What are the first signs of necrotizing fasciitis? 

However the bacteria breaches the body, once the flesh-eating bugs get an outlet, they proceed to attack the skin and other tissues surrounding nerves, muscles and blood vessels, according to the National Organization for Rare Disorders.

“It gets deep into the tissue and spreads quickly. These are powerful toxins that digest and destroy tissue,” says Hirsch.

So quickly, in fact, that NORD says the bacteria can destroy an inch of flesh per hour. It can also be life-threatening, leading to toxic shock syndrome or organ failure.

Early symptoms of a flesh-eating bacteria infection can mimic the flu, with fever, body aches, and “severe pain” at the wound site being common, says Hirsch.

Although it’s known for its gruesome photos, flesh-eating bacteria sometimes looks like nothing at all: Many patients have no sign of visible infection, which makes the condition difficult for doctors to diagnose. People, Hirsch says, will be in “extreme pain and have nothing to show for it.”

Other symptoms include redness, swelling and tenderness around the infected area, oozing from the wound, dizziness, fatigue and diarrhea. The CDC recommends going to the hospital if you have a fever accompanied by a red or swollen area of the body.

One in three people infected with necrotizing fasciitis who will die, according to the CDC.

Who’s at risk?


Amillian (Mimi) Villa.
Amillian (Mimi) Villa.Helayne Seidman

Necrotizing fasciitis “can affect anybody at any age,” says Hirsch. That includes patients as young as 7-year-old Amilian Villa (pictured) from The Bronx, who had to have her left arm amputated after contracting the disease in 2017, and the elderly, such as 77-year-old Carolyn Fleming, of Ellenton, Fla., who died after a stumble on the beach left her vulnerable to the infection in June.

Although it can happen to anyone, people with weakened immune systems — those with diabetes, kidney or liver disease, or cancer — should be extra cautious, according to the CDC.

What’s the treatment for necrotizing fasciitis?

Now, for some good news: Necrotizing fasciitis is still very rare, and rarely contagious, according to the CDC. It can be treated with antibiotics if it’s caught early enough, and surgically (often, via amputation) if necessary.

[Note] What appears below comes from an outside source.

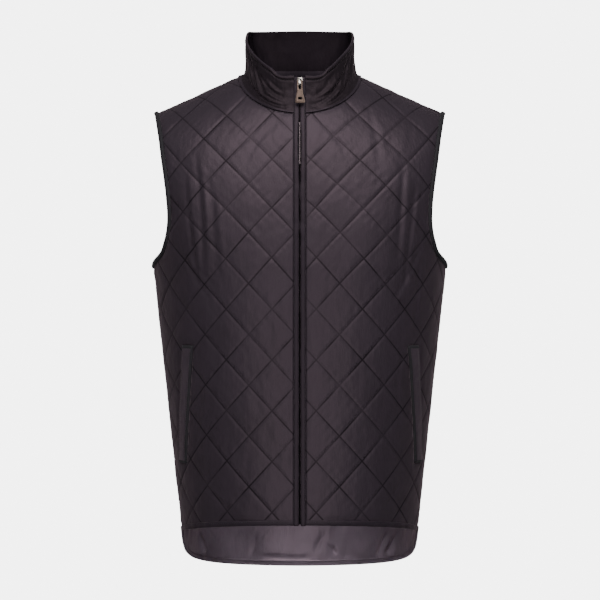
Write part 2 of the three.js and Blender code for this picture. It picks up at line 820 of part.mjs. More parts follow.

You’re also unlikely to contract it if you’re in fairly good health, according to researchers at the Cooper University Hospital in Camden, NJ, who have treated several patients for the disease in recent years.

“In all the cases we’ve seen, the patients have had known risk factors (liver disease, diabetes, or other immune compromises),” they wrote in a recent report.

Should you avoid the beach?

Of course not, says Hirsch: Despite the barrage of news coverage, the doctor and his Manhasset team only saw one case of flesh-eating disease last summer, and it hasn’t been on their radar yet in 2019.

“I have not seen or heard of any local cases this year, and I work in a busy hospital,” Hirsch says. “Not this summer, not yet, and hopefully not at all.”

Flesh-eating bacteria map


The map above breaks down cases of flesh-eating bacteria in 2019. Each blue dot represents a report of necrotizing fasciitis. Of 2019’s nine reported cases of necrotizing fasciitis, six were contracted in the Gulf of Mexico. The warm waters there are ideal conditions for bacteria, which thrives in waters 55 degrees or warmer.

Tri-state waters were once thought to be too cold for flesh-eating bacteria to thrive — but not anymore. From 2008 to 2016, Cooper University Hospital in Camden, NJ, only saw one case of Vibrio vulnificus infection. But in 2017 and 2018, the doctors treated five infections — all of which were linked to water or seafood from the Delaware Bay, which borders New Jersey. In a report, researchers hypothesized that the bacteria could be spreading “due to rising ocean temperatures due to climate change.”